はじめに
祖父の軍籍調査をはじめた理由は何だったか。
ある夏の昼下がり、色とりどりの花が植えられた庭の片隅で、私は祖父から夕顔の剝き方を教わっていた。輪切りにした夕顔を皮むきのような器具でひも状にして乾かせば、それが干瓢(かんぴょう)になることを初めて知った。わずかな現金収入の足しになるとぽつりつぶやいた後、祖父は戦争のことを話し始めた。戦時中に派兵されていた外国の写真や勲章を見せながら。
私は「戦争」という言葉を理解するには幼なすぎて、それが何を意味しているのかもわからない。祖父は雨に打たれた子犬のようにぶるぶると震えながら号泣するので、私はするり大きな祖父の腕の中へ入って、一緒に泣くことしかできなかった。なぜ、あのとき私も泣いたのだろうか。

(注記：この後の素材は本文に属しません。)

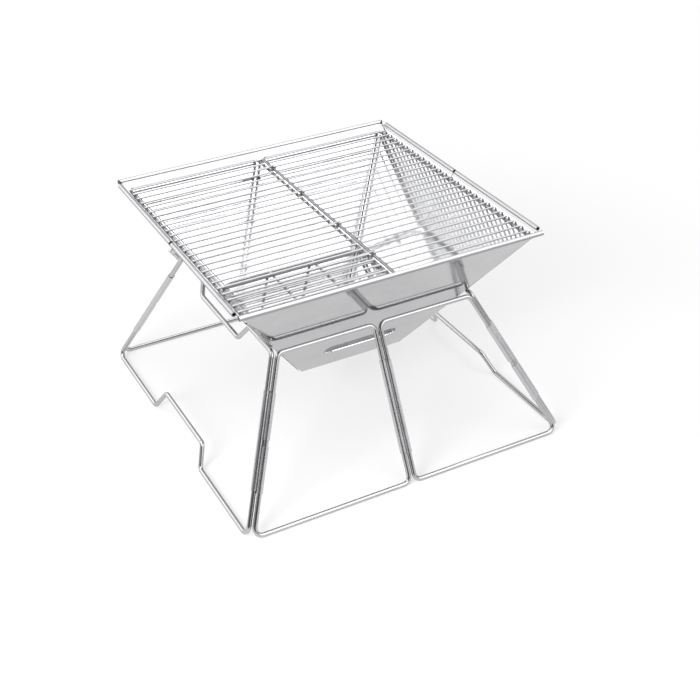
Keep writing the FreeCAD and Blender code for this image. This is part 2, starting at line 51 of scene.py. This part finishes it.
# ---- finish ----
# Tone, roughness and how far it varies, fineness of the grain and depth of its relief. stretch draws
# the grain out; the downward key dims the faces that look down with painted shade; bead is the painted
# shade that dims the rolled beads' highlight, and how much rougher they are; and the hinge key is the
# colour of the painted shade in the crevices of the corner hinges.
STEELS = {
    "pan_sheet": dict(name="polished_sheet", color=(0.80, 0.80, 0.815), roughness=0.08, spread=0.03,
                      grain=900, bump=0.03, stretch=(1, 1, 0.15), painted_downward_shade=0.66, bead=(0.70, 0.30),
                      painted_hinge_shade=(0.05, 0.05, 0.052)),
    # painted shade: the bottom plate is made dark to stand in for the shade inside the pan
    "loose_plate": dict(name="shaded_satin_plate", color=(0.32, 0.32, 0.328), roughness=0.36, spread=0.05,
                        grain=900, bump=0.03),
    "stand_wire": dict(name="bright_round_bar", color=(0.50, 0.50, 0.508), roughness=0.14,
                       spread=0.03, grain=400, bump=0.02),
    "sleeve_tube": dict(name="drawn_tube", color=(0.58, 0.58, 0.595), roughness=0.24, spread=0.05,
                        grain=500, bump=0.03, stretch=(1, 1, 0.2)),
    "hinge_pin": dict(name="bright_pin", color=(0.52, 0.52, 0.53), roughness=0.16, spread=0.05,
                      grain=500, bump=0.03),
    "grate_wire": dict(name="bright_grate_wire", color=(0.47, 0.47, 0.478), roughness=0.36,
                       spread=0.05, grain=500, bump=0.03),
    # painted shade: the grate's frame wires are a darker copy of the grate wires' steel, standing in
    # for the shade they show
    "grate_frame": dict(name="shaded_grate_frame_wire", color=(0.38, 0.38, 0.39), roughness=0.22,
                        spread=0.05, grain=500, bump=0.03),
}
OWN_STEEL = {                     # pieces whose steel isn't the one of their record slot
    "bottom_plate": "loose_plate",
    "charcoal_grate_frame": "grate_frame",
    "cooking_grate_left_frame": "grate_frame",
    "cooking_grate_right_frame": "grate_frame",
    "cooking_grate_hinge_curls": "grate_frame",
}
CLOUDS = dict(Scale=38.0, Detail=4.0, Roughness=0.55)
CLOUD_STOPS = (0.3, 0.7)          # of the clouds' noise, from dimmed to full tone
CLOUD_DIM = 0.93
GRAIN = dict(Detail=3.0, Roughness=0.6)
GRAIN_DEPTH = 0.0002
POLISH_SPAN = (0.7, 1.3)          # of both noises added, from smoothest to roughest
CORNER_HINGE = "pan_fold"         # the joint of one corner of the pan; the others mirror it
HINGE_SHADE = (0.00262, 0.0030)   # from the hinge's axis: darkest within, and none beyond
HINGE_CREASE = (0.0008, 0.0013)   # the same, from the upright plane through the corner
FACE_TURN = (0.1, 0.5)            # upward part of the normal, from the full painted shade of the downward faces to none
BEAD_BAND = (0.0052, 0.0049)      # below the rim, where the sheet passes into its rolled bead

# ---- light ----
WHITE = (1, 1, 1, 1)
MATT_WHITE = (0.8, 0.8, 0.8, 1)   # the floor, to the rays that light matt surfaces
WORLD_FILL = 0.15                 # the surroundings, to the same rays
WALL_BAND = ((0.14, 1.0), (0.22, 0.22), (0.42, 0.22), (0.54, 1.0))  # height and level in the metal
DARK_SIDE = (-27.0, 22.0)         # azimuth and elevation, degrees, of the unlit side of the studio
DARK_REACH = (22.0, 42.0)         # degrees from its middle: darkest within, and lit beyond
DARK_LEVEL = 0.10
FLOOR_TONE = 0.30                 # share of the floor's white that shadows can take away
FLOOR_GLOW = 0.62                 # level that they leave
FLOOR_CLEAR = (0.28, 0.72)        # between these radii the floor passes into plain white
FLOOR_SIZE = 40.0

# Places on Blender's Mix node, whose inputs share their names.
MIX_COLOR_A, MIX_COLOR_B, MIX_COLOR_RESULT = 6, 7, 2


class Nodes:
    """Short ways to build the nodes of one material or world."""

    def __init__(self, owner):
        owner.use_nodes = True
        self.tree = owner.node_tree
        self.tree.nodes.clear()

    def put(self, socket, value):
        """Link an output to the socket, or set a plain value on it."""
        if isinstance(value, bpy.types.NodeSocket):
            self.tree.links.new(value, socket)
        else:
            socket.default_value = value

    def add(self, kind, **values):
        """A new node. Each value goes to the input of its name, or else to that property."""
        node = self.tree.nodes.new(kind)
        for name, value in values.items():
            if name in node.inputs:
                self.put(node.inputs[name], value)
            else:
                setattr(node, name, value)
        return node

    def join(self, kind, *values, **properties):
        """A new node with these values on its first inputs."""
        node = self.add(kind, **properties)
        for socket, value in zip(node.inputs, values):
            self.put(socket, value)
        return node

    def math(self, operation, *values):
        return self.join("ShaderNodeMath", *values, operation=operation).outputs[0]

    def vector(self, operation, *values, output="Vector"):
        return self.join("ShaderNodeVectorMath", *values, operation=operation).outputs[output]

    def scaled(self, vector, factor):
        node = self.add("ShaderNodeVectorMath", operation="SCALE", Scale=factor)
        self.put(node.inputs[0], vector)
        return node.outputs["Vector"]

    def split(self, vector):
        return self.join("ShaderNodeSeparateXYZ", vector).outputs

    def ramp(self, value, start, end, low=0.0, high=1.0, smooth=True):
        """low up to start, high from end on, and in between a smooth or a straight rise."""
        node = self.add("ShaderNodeMapRange", Value=value,
                        interpolation_type="SMOOTHSTEP" if smooth else "LINEAR")
        for name, number in zip(("From Min", "From Max", "To Min", "To Max"), (start, end, low, high)):
            node.inputs[name].default_value = number
        return node.outputs["Result"]

    def mixed_number(self, share, first, second):
        return self.add("ShaderNodeMix", data_type="FLOAT", Factor=share, A=first,
                        B=second).outputs["Result"]

    def mixed_color(self, share, first, second):
        node = self.add("ShaderNodeMix", data_type="RGBA", Factor=share)
        self.put(node.inputs[MIX_COLOR_A], first)
        self.put(node.inputs[MIX_COLOR_B], second)
        return node.outputs[MIX_COLOR_RESULT]

    def mixed_shader(self, share, first, second):
        return self.join("ShaderNodeMixShader", share, first, second).outputs[0]

    def surface(self, kind, shader):
        self.add(kind, Surface=shader)


def set_stops(node, stops):
    """Give a colour ramp node these stops, each a position and a colour."""
    elements = node.color_ramp.elements
    while len(elements) < len(stops):
        elements.new(0.5)
    for element, (position, color) in zip(elements, stops):
        element.position = position
        element.color = (*color, 1)


def heading(azimuth, elevation):
    """Direction from the object, by angles in radians from the front and above the floor."""
    level = math.cos(elevation)
    return Vector((math.sin(azimuth) * level, -math.cos(azimuth) * level, math.sin(elevation)))


def seen_directly(nodes):
    """1 for camera, glossy and transmission rays, and 0 for the rays that light matt surfaces."""
    path = nodes.add("ShaderNodeLightPath").outputs
    seen = path["Is Camera Ray"]
    for name in ("Is Glossy Ray", "Is Transmission Ray"):
        seen = nodes.math("MAXIMUM", seen, path[name])
    return seen


# ---- materials ----
def corner_shade(nodes, place):
    """1 in the crevices of the four corner hinges, where shade is painted, and 0 elsewhere."""
    hinge = next(j for j in frame["record"]["behaviour"]["joints"] if j["name"] == CORNER_HINGE)
    start, axis = (Vector([abs(value) for value in hinge[key]]) for key in ("pos_m", "axis"))
    one_corner = nodes.vector("ABSOLUTE", place)
    from_start = nodes.vector("SUBTRACT", one_corner, start)
    across = nodes.vector("CROSS_PRODUCT", from_start, axis.normalized())
    shade = nodes.ramp(nodes.vector("LENGTH", across, output="Value"), *HINGE_SHADE, 1.0, 0.0)
    parts = nodes.split(one_corner)
    off_plane = nodes.math("ABSOLUTE", nodes.math("SUBTRACT", parts["X"], parts["Y"]))
    return nodes.math("MULTIPLY", shade, nodes.ramp(off_plane, *HINGE_CREASE, 1.0, 0.0))


def steel(name, color, roughness, spread, grain, bump, stretch=(1, 1, 1), painted_downward_shade=None, bead=None,
          painted_hinge_shade=None):
    """Stainless steel with fine drawn grain, faint clouding and a little uneven polish; where asked,
    painted shade dims the downward faces and rolled beads and darkens the hinge crevices.
    """
    material = bpy.data.materials.new(name)
    nodes = Nodes(material)
    place = nodes.add("ShaderNodeTexCoord").outputs
    drawn = nodes.add("ShaderNodeMapping", Scale=stretch, Vector=place["Object"])
    clouds = nodes.add("ShaderNodeTexNoise", Vector=place["Object"], **CLOUDS).outputs["Fac"]
    lines = nodes.add("ShaderNodeTexNoise", Vector=drawn.outputs["Vector"], Scale=grain,
                      **GRAIN).outputs["Fac"]

    tint = nodes.add("ShaderNodeValToRGB", Fac=clouds)
    set_stops(tint, list(zip(CLOUD_STOPS, (tuple(c * CLOUD_DIM for c in color), color))))
    tone = tint.outputs["Color"]
    both = nodes.math("ADD", clouds, lines)
    polish = nodes.ramp(both, *POLISH_SPAN, roughness - spread, roughness + spread, smooth=False)
    # painted shade: the faces that look down are dimmed
    if painted_downward_shade:
        upward = nodes.split(place["Normal"])["Z"]
        tone = nodes.scaled(tone, nodes.ramp(upward, *FACE_TURN, painted_downward_shade, 1.0))
    # painted shade: the rolled bead is dimmed against its highlight; it is also made rougher
    if bead:
        bead_painted_shade, bead_roughness = bead
        height = nodes.split(place["Object"])["Z"]
        rolled = nodes.ramp(height, *(HIGH.z - depth for depth in BEAD_BAND))
        tone = nodes.scaled(tone, nodes.ramp(rolled, 0.0, 1.0, 1.0, bead_painted_shade, smooth=False))
        polish = nodes.math("MULTIPLY_ADD", rolled, bead_roughness, polish)
    # painted shade: the crevices of the corner hinges are coloured dark
    if painted_hinge_shade:
        tone = nodes.mixed_color(corner_shade(nodes, place["Object"]), tone, (*painted_hinge_shade, 1))

    relief = nodes.add("ShaderNodeBump", Strength=bump, Distance=GRAIN_DEPTH, Height=lines)
    shader = nodes.add("ShaderNodeBsdfPrincipled", Metallic=1.0, Roughness=polish,
                       Normal=relief.outputs["Normal"])
    nodes.put(shader.inputs["Base Color"], tone)
    nodes.surface("ShaderNodeOutputMaterial", shader.outputs["BSDF"])
    return material


def dress_nodes():
    """Give every CAD node the steel of its record slot, or its own kind of it."""
    materials = {kind: steel(**look) for kind, look in STEELS.items()}
    slots = {part["node"]: part["material_slot"] for part in frame["record"]["subparts"]}
    for name, node in frame["nodes"].items():
        node.data.materials.clear()
        node.data.materials.append(materials[OWN_STEEL.get(name, slots[name])])


# ---- surroundings ----
def make_floor():
    half = FLOOR_SIZE / 2
    corners = [(x, y, LOW.z) for x, y in ((-half, -half), (half, -half), (half, half), (-half, half))]
    mesh = bpy.data.meshes.new("floor")
    mesh.from_pydata(corners, [], [(0, 1, 2, 3)])
    floor = bpy.data.objects.new("floor", mesh)
    bpy.context.scene.collection.objects.link(floor)

    material = bpy.data.materials.new("white_floor")
    nodes = Nodes(material)
    matt = nodes.add("ShaderNodeBsdfDiffuse", Color=MATT_WHITE)
    shaded = nodes.add("ShaderNodeBsdfDiffuse", Color=(FLOOR_TONE, FLOOR_TONE, FLOOR_TONE, 1))
    glow = nodes.add("ShaderNodeEmission", Color=WHITE, Strength=FLOOR_GLOW)
    near = nodes.join("ShaderNodeAddShader", shaded.outputs[0], glow.outputs[0])
    far = nodes.add("ShaderNodeEmission", Color=WHITE, Strength=1.0)
    position = nodes.add("ShaderNodeNewGeometry").outputs["Position"]
    radius = nodes.vector("LENGTH", position, output="Value")
    white = nodes.mixed_shader(nodes.ramp(radius, *FLOOR_CLEAR), near.outputs[0], far.outputs[0])
    nodes.surface("ShaderNodeOutputMaterial",
                  nodes.mixed_shader(seen_directly(nodes), matt.outputs[0], white))
    mesh.materials.append(material)


def make_world():
    """A studio that is white to the camera, and has a grey band and a dark side in the metal."""
    world = bpy.data.worlds.new("studio")
    bpy.context.scene.world = world
    nodes = Nodes(world)
    place = nodes.add("ShaderNodeTexCoord").outputs["Generated"]
    dark_side = heading(*(math.radians(angle) for angle in DARK_SIDE))
    towards = nodes.vector("DOT_PRODUCT", place, dark_side, output="Value")
    darkest, lit = (math.cos(math.radians(angle)) for angle in DARK_REACH)
    side = nodes.ramp(towards, lit, darkest, 1.0, DARK_LEVEL)
    band = nodes.add("ShaderNodeValToRGB", Fac=nodes.split(place)["Z"])
    set_stops(band, [(height, (level, level, level)) for height, level in WALL_BAND])
    in_metal = nodes.math("MINIMUM", side, band.outputs["Color"])
    camera_ray = nodes.add("ShaderNodeLightPath").outputs["Is Camera Ray"]
    mirrored = nodes.mixed_number(camera_ray, in_metal, 1.0)
    strength = nodes.mixed_number(seen_directly(nodes), WORLD_FILL, mirrored)
    background = nodes.add("ShaderNodeBackground", Color=WHITE, Strength=strength)
    nodes.surface("ShaderNodeOutputWorld", background.outputs[0])


def softbox(name, place, target, size, power, mirrored=True):
    """A rectangular lamp of some watts, which the metal shows if mirrored."""
    light = bpy.data.lights.new(name, "AREA")
    light.shape = "RECTANGLE"
    light.size, light.size_y = size
    light.energy = power
    box = bpy.data.objects.new(name, light)
    box.location = place
    box.rotation_euler = (Vector(target) - Vector(place)).to_track_quat("-Z", "Y").to_euler()
    box.visible_glossy = mirrored
    bpy.context.scene.collection.objects.link(box)


def make_lights():
    softbox("top_softbox", (-0.35, 0.05, 1.70), (-0.35, 0.05, 0.0), (2.6, 1.5), 24.5)
    softbox("front_softbox", (0.85, -1.55, 1.35), MIDDLE, (2.2, 1.5), 19.0)
    softbox("back_softbox", (-1.17, 1.67, 0.95), MIDDLE, (1.8, 1.4), 11.5)
    softbox("left_fill", (-1.3, -0.8, 0.85), MIDDLE, (0.8, 0.8), 36.0, mirrored=False)


def make_camera():
    camera = bpy.data.objects.new("camera", bpy.data.cameras.new("camera"))
    camera.data.sensor_width = CAMERA_SENSOR
    camera.data.lens = CAMERA_LENS
    back = heading(CAMERA_AZIMUTH, CAMERA_ELEVATION)
    camera.location = CAMERA_AIM + back * CAMERA_DISTANCE
    turn = (-back).to_track_quat("-Z", "Y") @ Quaternion((0, 0, 1), CAMERA_ROLL)
    camera.rotation_euler = turn.to_euler()
    bpy.context.scene.collection.objects.link(camera)
    bpy.context.scene.camera = camera


make_camera()
dress_nodes()
make_floor()
make_world()
make_lights()
bpy.context.scene.view_settings.view_transform = "Standard"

祖父の人生は戦争によって翻弄されたにもかかわらず、戦後、饒舌には尽くしがたい辛苦を味わった。それは、国が保管する軍歴では祖父には恩給が支払われなかったことと無縁ではない。しかし、祖父の軍隊手帳には、国とは異なる本当の軍歴が記されている。
『家族と格差の戦後史』(著者 橋本健二/青弓社)という一冊の本が私の手元にある。格差というものがどのようにつくられるのか、それが及ぼす影響について、私は祖父の軍歴調査から明らかにしたいと切に願う。